Geger Temple belongs is one of the dang kahyangan temples and is located at Peminge village, South Kuta. Jro Mangku Made Sania, 62, was seen waiting for the pickup service after presenting the offerings of pilgrims at Geger Temple on Saturday (Apr. 29). To reach this temple, visitors must pass through dry fields and will occasionally see monkeys on the side of the road that leads to the temple.
It is said that Geger Temple was one of the resting places of Dang Hyang Dwijendra, a great Hindu sage. The temple was renovated in 1985 and again 1991. Now, Geger Temple stands firmly on the reef that juts out onto Geger Beach, so the beautiful beach can be seen from the top of the temple. “Before Danghyang Dwijendra (Danghyang Nirartha) went to Uluwatu, he had time to rest here”, said Mangku Sania.
Geger Temple consists of a beji (spring), a shrine for Ida Danghyang Dwijendra, Ida Dalem Pamutih and Ida Bathara Simpang Dalem Nusa, who use a tiger and a white monkey (maruti) as their vehicles. A number of public figures and officials have been to the temple to perform purification rites (malukat) and to ask to be blessed with offspring. Geger Temple is supported by two hamlets in Peminge village, South Kuta. However, many people from beyond these hamlets also come to pray a Geiger Temple, including people from Java.

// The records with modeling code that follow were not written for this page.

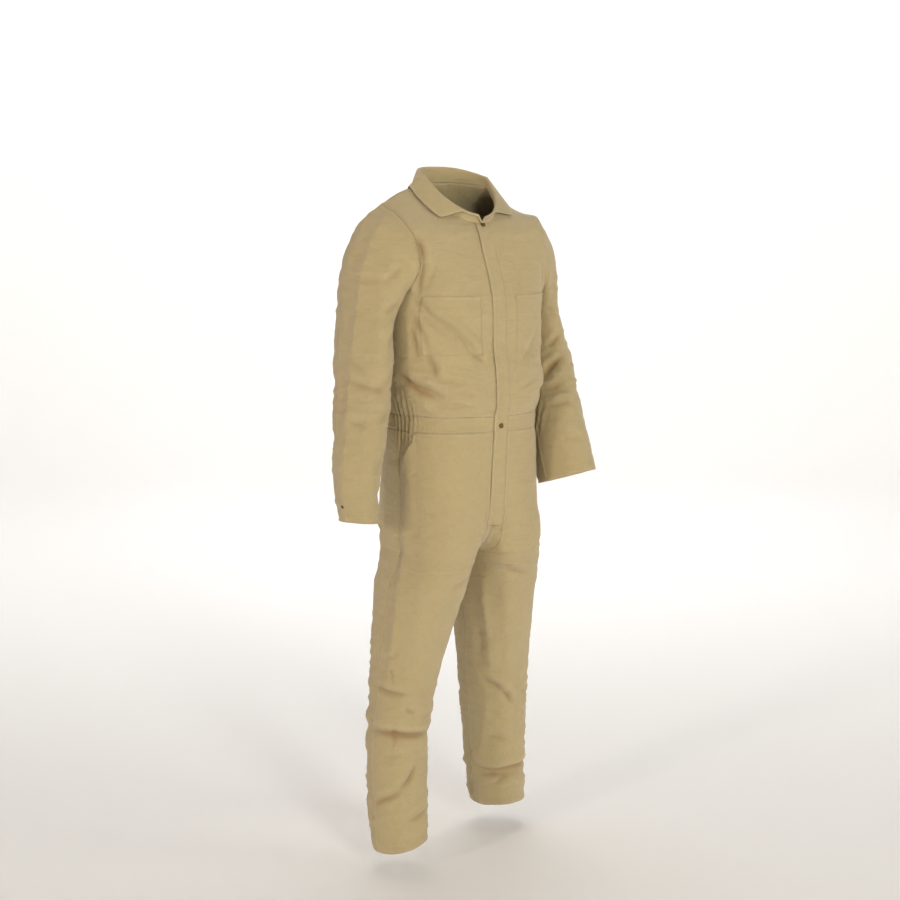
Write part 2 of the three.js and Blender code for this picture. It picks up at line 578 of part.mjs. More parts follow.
// Chest pockets lie on the bodice fronts, hip pocket panels on the trouser fronts.
const CHEST_POCKET = { fromRow: 5, toRow: 10, inner: 2, outer: 7 };
const HIP_POCKET = { inner: 1.02, opening: 8.6, side: 10.75, openingRows: 3 };
for (const side of ['right', 'left']) {
  const bodice = panels.find((panel) => panel.name === `bodice_front_${side}`);
  const { fromRow, toRow, inner, outer } = CHEST_POCKET;
  const pocket = patchOf(
    bodice.rows.slice(fromRow, toRow + 1),
    bodice.normals.slice(fromRow, toRow + 1),
    () => inner,
    () => outer,
  );
  addOverlay(`chest_pocket_${side}`, pocket, bodice.outward);

  const trouser = panels.find((panel) => panel.name === `trouser_front_${side}`);
  const last = LEG_BANDS.slice(0, 3).reduce((sum, band) => sum + band.rows, 0) + 1;
  const slant = (j) => mix(HIP_POCKET.opening, HIP_POCKET.side, clamp01(j / HIP_POCKET.openingRows));
  const hip = patchOf(
    trouser.rows.slice(0, last),
    trouser.normals.slice(0, last),
    () => HIP_POCKET.inner,
    slant,
  );
  addOverlay(`hip_pocket_${side}`, hip, trouser.outward);
}

// Collar: a stand that rises from the neckline, rolls over and comes down as a leaf on the cloth.
// Stations run from the wearer's right front end round the back to the left one.
function collarStations() {
  const top = LOW_ROWS + ARMHOLE_ROWS;
  const line = (name) => panels.find((panel) => panel.name === name).rows[top];
  const front = (name) => line(name).slice(0, NECK_COLUMNS + 1);
  const behind = line('bodice_back').slice(HALF_COLUMNS - NECK_COLUMNS + 1, HALF_COLUMNS + NECK_COLUMNS);
  return [...front('bodice_front_right'), ...behind, ...front('bodice_front_left').reverse()];
}

// Height of the bodice straight above or below a place, or nothing beside it.
function bodiceHeight(x, y) {
  let best = null;
  for (const { rows } of panels.slice(0, 3)) {
    for (let j = LOW_ROWS; j + 1 < rows.length; j += 1) {
      for (let i = 0; i + 1 < rows[j].length; i += 1) {
        const corners = [rows[j][i], rows[j][i + 1], rows[j + 1][i + 1], rows[j + 1][i]];
        for (const [a, b, c] of [corners.slice(0, 3), [corners[0], corners[2], corners[3]]]) {
          const area = (b.x - a.x) * (c.y - a.y) - (b.y - a.y) * (c.x - a.x);
          const u = ((x - a.x) * (c.y - a.y) - (y - a.y) * (c.x - a.x)) / area;
          const v = ((b.x - a.x) * (y - a.y) - (b.y - a.y) * (x - a.x)) / area;
          if (u < -1e-6 || v < -1e-6 || u + v > 1 + 1e-6) continue;
          const z = a.z + u * (b.z - a.z) + v * (c.z - a.z);
          best = best === null ? z : Math.max(best, z);
        }
      }
    }
  }
  return best;
}

// Place on the bodice reached by going outwards over the cloth for a given length.
function placeAlong(foot, outward, length) {
  let here = foot.clone();
  for (let d = 1, gone = 0; gone < length; d += 1) {
    const next = foot.clone().addScaledVector(outward, d);
    next.z = bodiceHeight(next.x, next.y) ?? here.z - 1.5;
    gone += next.distanceTo(here);
    here = next;
  }
  return here;
}

function leafLength(share) {
  const next = LEAF.findIndex((row) => row.share >= share && row.share > 0);
  const [a, b] = [LEAF[next - 1], LEAF[next]];
  return mix(a.length, b.length, (share - a.share) / (b.share - a.share));
}

function collarRows() {
  const stations = collarStations();
  const last = stations.length - 1;
  return stations.map((foot, k) => {
    const outward = point(foot.x, foot.y - NECK.sideY, 0).normalize();
    const share = Math.min(k, last - k) / (last / 2);
    const stand = mix(COLLAR.frontStand, COLLAR.stand, ease(share * 1.2));
    const leaf = leafLength(share);
    const end = placeAlong(foot, outward, leaf).addScaledVector(outward, COLLAR.rest);
    end.z += COLLAR.rest;
    const at = (out, up) => foot.clone().addScaledVector(outward, out).add(point(0, 0, up));
    const start = at(COLLAR.roll, stand);
    return [
      at(0, SEAM_GAP),
      at(-0.5, stand * 0.5),
      at(0, stand),
      at(COLLAR.roll * 0.5, stand + COLLAR.roll * 0.5),
      start,
      start.clone().lerp(end, 0.35).addScaledVector(outward, 2.5),
      start.clone().lerp(end, 0.7).addScaledVector(outward, 2),
      end,
    ];
  });
}
const collar = { name: 'collar', rows: collarRows(), outward: 1 };

shareNormals([...panels, collar]);
drawBack(panels);
panels.forEach(addPanel);
addPanel(collar);

// Snap: a low dome that sits on the cloth.
function snapGeometry() {
  const { radius, height } = SNAP;
  const profile = [
    new THREE.Vector2(0, 0),
    new THREE.Vector2(radius, 0),
    new THREE.Vector2(radius, height * 0.45),
    new THREE.Vector2(radius * 0.78, height * 0.85),
    new THREE.Vector2(0, height),
  ];
  return new THREE.LatheGeometry(profile, 16).rotateX(Math.PI / 2);
}

function addSnap(name, place, normal) {
  addMesh(name, snapGeometry(), '#5b4a34', 0.4, 0.8);
  const snap = suit.getObjectByName(name);
  snap.quaternion.setFromUnitVectors(point(0, 0, 1), normal);
  snap.position.copy(place).addScaledVector(normal, 0.6).add(point(0, 0, -HOLD_HEIGHT));
}

// Middle of one face of a grid and the face's outward direction.
function onFace(rows, j, i, t, u, outward) {
  const n = (i + 1) % rows[j].length;
  const [a, b, c, d] = [rows[j][i], rows[j][n], rows[j + 1][n], rows[j + 1][i]];
  const place = a.clone().lerp(b, t).lerp(d.clone().lerp(c, t), u);
  const normal = b.clone().sub(a).cross(d.clone().sub(a)).multiplyScalar(outward).normalize();
  return { place, normal };
}

// The two snaps of the placket, and the one on the outer side of each cuff.
const stripFace = shift(stripRows, stripNormals, LAID_GAP + CLOTH);
const besideMiddle = 0.16;
const neckSnap = onFace(stripFace, 0, 1, besideMiddle, 0.4, -1);
addSnap('snap_neck', neckSnap.place, neckSnap.normal);
const waistSnap = onFace(stripFace, LOW_ROWS + ARMHOLE_ROWS, 1, besideMiddle, 0.62, -1);
addSnap('snap_waist', waistSnap.place, waistSnap.normal);
for (const side of ['right', 'left']) {
  const sleeve = panels.find((panel) => panel.name === `sleeve_${side}`);
  const outermost = sleeve.rows[0].length / 2 - 1;
  const cuff = onFace(sleeve.rows, SLEEVE_ROWS - 1, outermost, 0.5, 0.1, sleeve.outward);
  addSnap(`snap_cuff_${side}`, cuff.place, cuff.normal);
}

export default suit;
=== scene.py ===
"""Boiler suit of washed cotton twill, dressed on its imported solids.

The garment keeps its worn form. Sizes are millimetres above the floor until a mesh is made; meshes
are metres in the frame of the solids.
"""
import logging
import math
from dataclasses import dataclass, field
from enum import Enum
from typing import Callable, ClassVar, Optional, Sequence

import bpy
import numpy as np
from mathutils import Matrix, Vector
from mathutils.bvhtree import BVHTree


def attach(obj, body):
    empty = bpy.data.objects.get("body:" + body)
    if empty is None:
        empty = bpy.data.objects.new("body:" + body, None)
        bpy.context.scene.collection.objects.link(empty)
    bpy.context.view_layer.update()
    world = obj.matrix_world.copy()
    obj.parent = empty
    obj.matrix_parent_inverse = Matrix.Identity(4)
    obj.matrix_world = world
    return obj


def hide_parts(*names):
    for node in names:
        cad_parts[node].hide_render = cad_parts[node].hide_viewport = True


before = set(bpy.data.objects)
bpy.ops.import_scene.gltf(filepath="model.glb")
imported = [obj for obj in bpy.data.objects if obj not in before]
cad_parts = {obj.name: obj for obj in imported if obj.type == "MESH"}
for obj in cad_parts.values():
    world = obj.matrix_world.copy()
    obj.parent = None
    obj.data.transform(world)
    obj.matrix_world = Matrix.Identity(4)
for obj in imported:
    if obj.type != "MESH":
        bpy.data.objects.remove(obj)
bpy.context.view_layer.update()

LOG = logging.getLogger("boiler_suit")

HOLD_HEIGHT = 1500.0  # height of the frame's origin, where the suit is held at the shoulders
WAIST_TOP = 1005.0
WAIST_BOTTOM = 971.0
FLY_BOTTOM = 762.0
CROTCH = 696.0
THIGH_SEAM = 668.0
PLACKET_EDGE = {-1: 15.0, 1: 22.0}  # placket's edges on the wearer's right and left of the middle
HALF = 11  # columns of the solids' grid from the centre line to the side seam
NECK_COLUMNS = 4
LOW_ROWS = 9
ARMHOLE_ROWS = 8
ARMPIT_KEY = 4
SLEEVE_ROWS = 22
FINE = 6  # grid lines drawn here for each one of the solids, across
FINE_DOWN = 8  # and down
CLOTH_THICK = 0.95  # heavy twill of about 300 grams a square metre
RIGHT, LEFT = -1, 1


def clamp01(value: np.ndarray) -> np.ndarray:
    """Holds values between 0 and 1."""
    return np.clip(value, 0.0, 1.0)


def mix(a: np.ndarray, b: np.ndarray, t: np.ndarray) -> np.ndarray:
    """Straight line from a to b at t."""
    return a + (b - a) * t


def ease(t: np.ndarray) -> np.ndarray:
    """Smooth step: three times t squared less twice t cubed, held between 0 and 1."""
    t = clamp01(np.asarray(t, float))
    return t * t * (3 - 2 * t)


def through(keys: Sequence[float], values: np.ndarray, at: np.ndarray) -> np.ndarray:
    """Cubic Hermite curve through values at keys, slopes from each key's two neighbours.

    Args:
        keys: rising or falling key positions.
        values: one value, or array of values, for each key.
        at: places to read.

    Returns:
        The values at those places, first axis the places.
    """
    keys = np.asarray(keys, float)
    values = np.asarray(values, float)
    at = np.atleast_1d(np.asarray(at, float))
    way = 1.0 if keys[-1] > keys[0] else -1.0
    k = np.clip(np.searchsorted(keys * way, at * way) - 1, 0, len(keys) - 2)
    before = np.maximum(np.arange(len(keys)) - 1, 0)
    after = np.minimum(np.arange(len(keys)) + 1, len(keys) - 1)
    shape = (-1,) + (1,) * (values.ndim - 1)
    slope = (values[after] - values[before]) / (keys[after] - keys[before]).reshape(shape)
    step = (keys[k + 1] - keys[k]).reshape(shape)
    t = clamp01((at - keys[k]).reshape(shape) / step)
    start = (2 * t**3 - 3 * t**2 + 1) * values[k] + (t**3 - 2 * t**2 + t) * step * slope[k]
    end = (3 * t**2 - 2 * t**3) * values[k + 1] + (t**3 - t**2) * step * slope[k + 1]
    return start + end


@dataclass(frozen=True)
class SizeTable:
    """Short table of sizes with named columns."""

    names: str
    rows: Sequence[Sequence[float]]

    def column(self, name: str) -> np.ndarray:
        """One column of the table."""
        return np.asarray(self.rows, float)[:, self.names.split().index(name)]

    def read(self, key: str, at: np.ndarray) -> dict[str, np.ndarray]:
        """Every column at places along the key column, on smooth curves."""
        keys = self.column(key)
        return {name: through(keys, self.column(name), at) for name in self.names.split()}


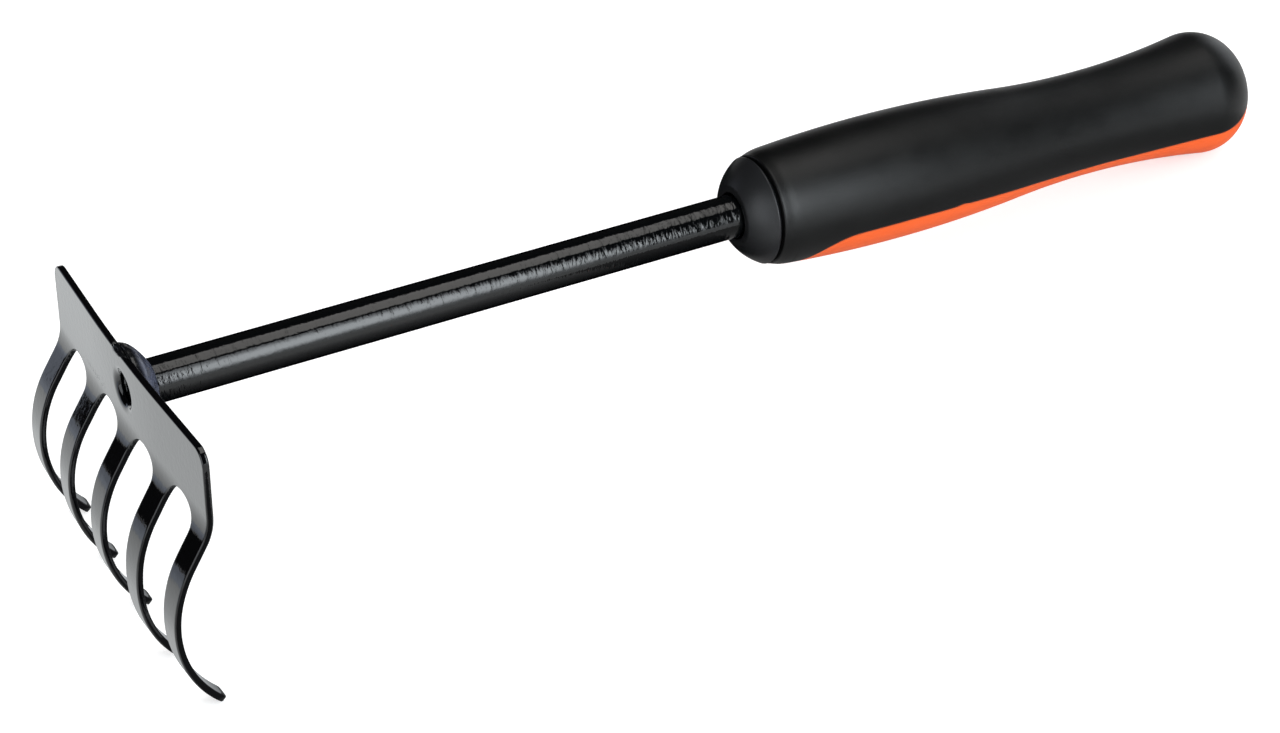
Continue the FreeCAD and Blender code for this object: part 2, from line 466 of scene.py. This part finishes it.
def sheetLine(h):
    # the line that heights are measured on, at a height h along the steel: x, z and tilt
    midX = head["front"] + head["lineDepth"]
    run = head["bendStart"] - h
    kick, radius = math.radians(head["kick"]), head["kickRadius"]
    if run <= 0:
        return midX, h, 0.0
    if run < radius * kick:
        a = run / radius
        return midX - radius + radius * math.cos(a), head["bendStart"] - radius * math.sin(a), a
    x = midX - radius + radius * math.cos(kick)
    z = head["bendStart"] - radius * math.sin(kick)
    run -= radius * kick
    flat = min(run, head["straight"])
    x -= math.sin(kick) * flat
    z -= math.cos(kick) * flat
    tilt = kick - (run - flat) / head["hookRadius"]
    x += head["hookRadius"] * (math.cos(kick) - math.cos(tilt))
    z += head["hookRadius"] * (math.sin(tilt) - math.sin(kick))
    return x, z, tilt


def alongSteel(z):
    # the height along the steel whose bent height is z, by halving a span that holds it
    low, high = z - 8, z + 1
    for _ in range(40):
        middle = (low + high) / 2
        if sheetLine(middle)[1] > z:
            high = middle
        else:
            low = middle
    return (low + high) / 2


def onSheet(v, h, depth):
    # point at v across, h along and depth behind the front face
    x, z, tilt = sheetLine(h)
    back = depth - head["lineDepth"]
    x += back * math.cos(tilt)
    z -= back * math.sin(tilt)
    if h < head["splayTop"]:
        last = head["tines"] - 1
        tine = min(max(round(v / head["pitch"] + last / 2), 0), last)
        x -= head["splay"][tine] * ((head["splayTop"] - h) / head["splayDrop"]) ** head["splayCurve"]
    # each wing leans back along an arc, and then straight
    lean, reach, side = math.radians(head["lean"]), head["leanReach"], math.copysign(1, v)
    near = min(abs(v), reach)
    turn = lean * near / reach
    behind = lean * near * near / reach / 2 + (abs(v) - near) * math.sin(lean)
    across = near * (1 - turn * turn / 6) + (abs(v) - near) * math.cos(lean)
    midX = head["front"] + head["lineDepth"]
    ahead = x - midX
    return (midX + behind + ahead * math.cos(turn), side * (across - ahead * math.sin(turn)), z)


def roundCorner(centre, radius, start, end, step):
    length = radius * abs(math.radians(end - start))
    count = max(head["cornerLeast"], int(length / step * head["cornerStep"]))
    turns = [math.radians(a) for a in between(start, end, count)]
    return [(centre[0] + radius * math.cos(a), centre[1] + radius * math.sin(a)) for a in turns]


def straightRun(a, b, step):
    count = max(1, int(math.dist(a, b) / step))
    return [(a[0] + (b[0] - a[0]) * t, a[1] + (b[1] - a[1]) * t) for t in between(0, 1, count)]


def headOutline():
    # clockwise from the left end of the top edge
    step, top = head["step"], head["top"]
    corner, tip = head["topCorner"], head["tipCorner"]
    half = (head["tines"] - 1) * head["pitch"] / 2 + head["tineWidth"] / 2
    bend = math.radians(head["kick"]) * head["kickRadius"]
    bend += math.radians(head["hook"]) * head["hookRadius"]
    low = head["bendStart"] - bend - head["straight"]
    shoulder = head["slotTop"] - head["slotCrown"]
    slotHalf = (head["pitch"] - head["tineWidth"]) / 2
    neck = alongSteel(head["taperTop"])
    narrow = head["taper"] * (head["taperTop"] - sheetLine(low + tip)[1])

    line = straightRun((-half + corner, top), (half - corner, top), step)
    line += roundCorner((half - corner, top - corner), corner, 90, 0, step)
    side = top - corner
    for i in range(head["tines"]):
        right = half - i * head["pitch"]
        left = right - head["tineWidth"]
        tipRight, tipLeft = right - narrow, left + narrow
        line += straightRun((right, side), (right, neck), step)
        line += straightRun((right, neck), (tipRight, low + tip), step)
        line += roundCorner((tipRight - tip, low + tip), tip, 0, -90, step / 2)
        line += straightRun((tipRight - tip, low), (tipLeft + tip, low), step)
        line += roundCorner((tipLeft + tip, low + tip), tip, -90, -180, step / 2)
        line += straightRun((tipLeft, low + tip), (left, neck), step)
        if i < head["tines"] - 1:
            side = alongSteel(shoulder)
            line += straightRun((left, neck), (left, side), step)
            for a in between(0, math.pi, head["crownPoints"]):
                z = shoulder + head["slotCrown"] * math.sin(a)
                line.append((left - slotHalf + slotHalf * math.cos(a), alongSteel(z)))
    line += straightRun((left, neck), (left, top - corner), step)
    line += roundCorner((-half + corner, top - corner), corner, 180, 90, step)
    return line


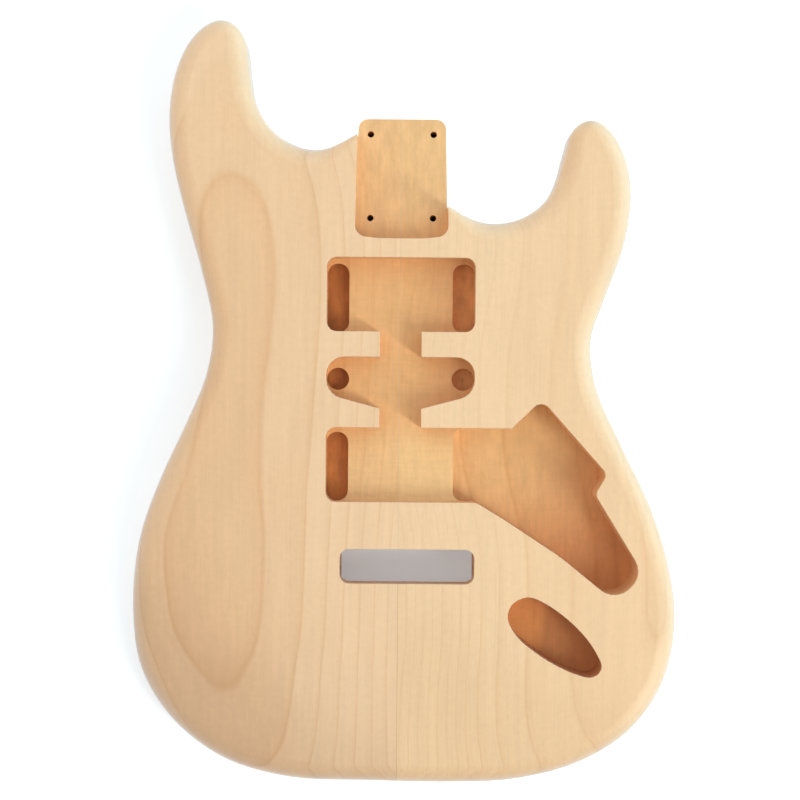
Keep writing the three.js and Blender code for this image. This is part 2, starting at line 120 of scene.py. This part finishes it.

Not far from Geger Temple, down the stairs and over some rocks, visitors arrive at the temple spring or beji, that is located on Geger Beach behind a huge rock. The temple has several shrines, including a phallus or lingam where pilgrims do their purification rites. “During the full moon, new moon or on Kajeng Kliwon, there are people doing purification rites 24 hours a day” explained said Nyoman Romi, a merchant who sells his wares near the temple. The spring around the beji is only accessible when the sea recedes in the afternoon.